Financial Abuse of the Elderly – An Elephant in the Room

Financial Abuse of the Elderly – An Elephant in the Room

About Jane CollisJane Collis

Jane Collis is a member of the property and private client practice group, specializing in estate planning, wills, international and domestic trusts and probate.

Jane Collis’s full profile on mjm.bm.

The Bermuda statistics on aging in Bermuda should be a wake-up call to all of us that our senior citizens require greater legal protection than our laws currently offer. By 2020 there will be 30 seniors (aged 65 and over) for every 100 persons of working age (aged 15 to 64). By the same year, there will be 75 men for every 100 women. Many senior Bermudians have relied on rental income from real estate to supplement their pension income. As we know, the Contributory Pension Fund is vastly underfunded, the rental property market is soft and seniors are being “encouraged” out of the job market. At the same time, many seniors are also providing for their children and grandchildren, who themselves are feeling the financial pinch. The combination of parental generosity, coupled with an aging parent’s increasing vulnerability, can have devastating consequences.
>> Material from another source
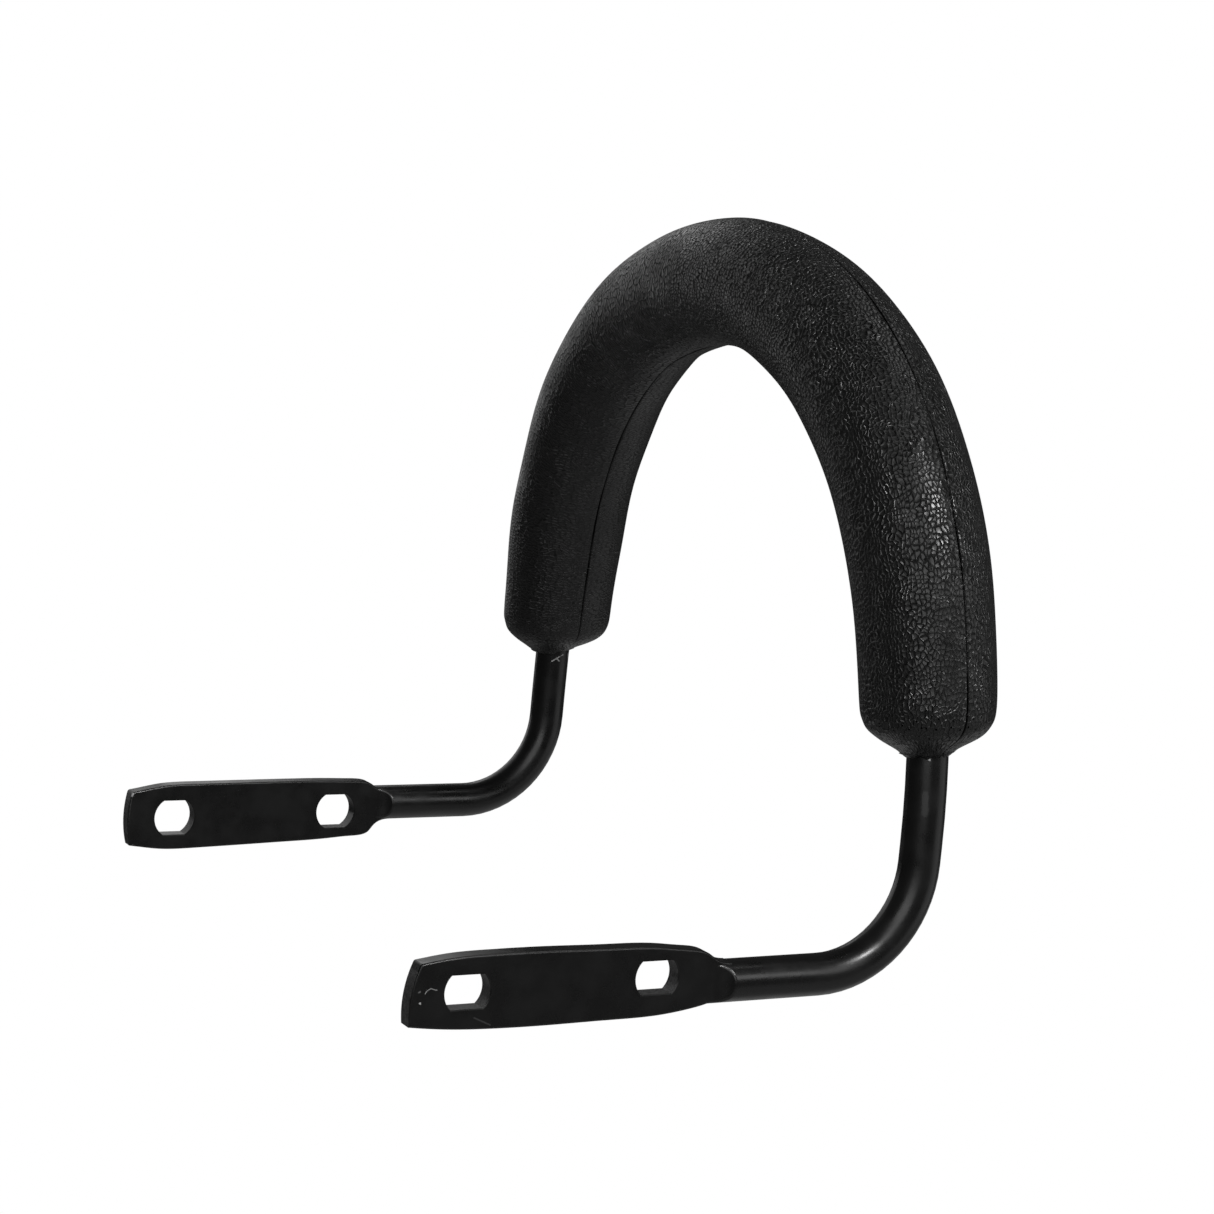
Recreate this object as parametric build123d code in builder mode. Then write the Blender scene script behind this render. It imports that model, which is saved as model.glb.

The most common types of financial abuse in Bermuda include abuse of powers under an Enduring Power of Attorney to effectively “steal” the assets of the senior and abuse of joint ownership of real estate, where the senior is, for example, either forced out of the property, limited in his or her use and enjoyment of the property or forced to co-sign on loans secured against the property. Similarly, in the case of joint ownership of bank accounts, cash and investments may be drained or transferred elsewhere, again being effectively “stolen”. In most instances, the senior has chosen to give authority, control or joint ownership to a child or children, thinking that this is the best estate planning option. The child or grandchild taking advantage of the senior often doesn’t recognise his or her behaviour as stealing. It may be that if the parent was always generous, the child sees his or her action as what the parent “would have wanted” anyway. Sometimes, it is explained away as being “owed” to the child in situations where the child has a sense of entitlement. And sadly, sometimes, the child doesn’t even try and justify his or her actions.

For the senior, it can be impossible to stop this treatment. He or she may be disabled, so as not to be aware, or to fully understand, what is happening and how it is happening. Or discovery of the theft may come too late. He or she may be entirely dependent on the abusing child for transportation, groceries and companionship. To call the behaviour out would risk alienation, abandonment, physical abuse or a possible loss of independence by being put in residential care.

The Senior Abuse Register Act 2008 was a public recognition of the vulnerability of seniors with a focus on abuse in residential care. It has many limitations, chief amongst them the fact that only the court can find “abuse”, which means the senior must find legal representation, notwithstanding possible lack of mobility, resources and independence, then navigate the court system and present as a credible witness. A protection order under the Domestic Violence (Protection Orders) Act 1997 may come too late to actually provide the necessary protection. Add to all of that the emotional stress of taking action against a family member and it is understandable why many victims of abuse will find it easier to keep quiet.

I will be inviting members of the community, who deal regularly with seniors, and members of the Bermuda Bar to join me on a committee to consider revisions to the law as it relates to seniors and financial abuse. I hope that I can find support for legislative change to amend and/or supplement our current laws so that less reliance need be placed on meeting the criminal standard to prove theft and fraud. In this regard, it may be desirable to expand on the notion of “financial misappropriation” as defined in the Senior Abuse Register Act 2008 so as to create an offence of “financial abuse against the elderly”, which need only meet the civil burden of proof. In addition, a more effective system of reporting and investigation is essential, as well as a speedier route to domestic violence protection orders. At the same time, a careful review must be made of the law dealing with powers of attorney, so that attorneys are supervised and held accountable for their actions. Eighteen states in the United States have enacted legislation addressing exploitation of the elderly. California has enacted legislation imposing a duty on banks to report suspected financial abuse of seniors and Maine has legislation making it possible to reverse property transactions that result from such abuse. There are many ways of targeting this problem.

In the meantime, we should all be mindful of the seniors in our lives, whether connected by family, neighbourhood, church or social group. Where there is cause for suspicion that something may be amiss, we should each take a measure of responsibility to look into the situation. Causes for suspicion include confusion, depression, lack of attention to hygiene and health, talk of fear of eviction or institutionalisation, expressed awareness of missing documents, or a sudden reluctance to talk. Over-attentive and solicitous strangers hovering around a senior can definitely be a cause for concern, but much abuse is perpetrated by family members, making it more difficult to detect what is genuine care and what might be “care” of the wrong kind. In the best of all possible worlds we would prevent elder financial abuse before it happens, rather than picking up the pieces afterwards. The truth is that we are all going to grow old. Wouldn’t it be nice to know protection was already in place when it’s our turn to be vulnerable?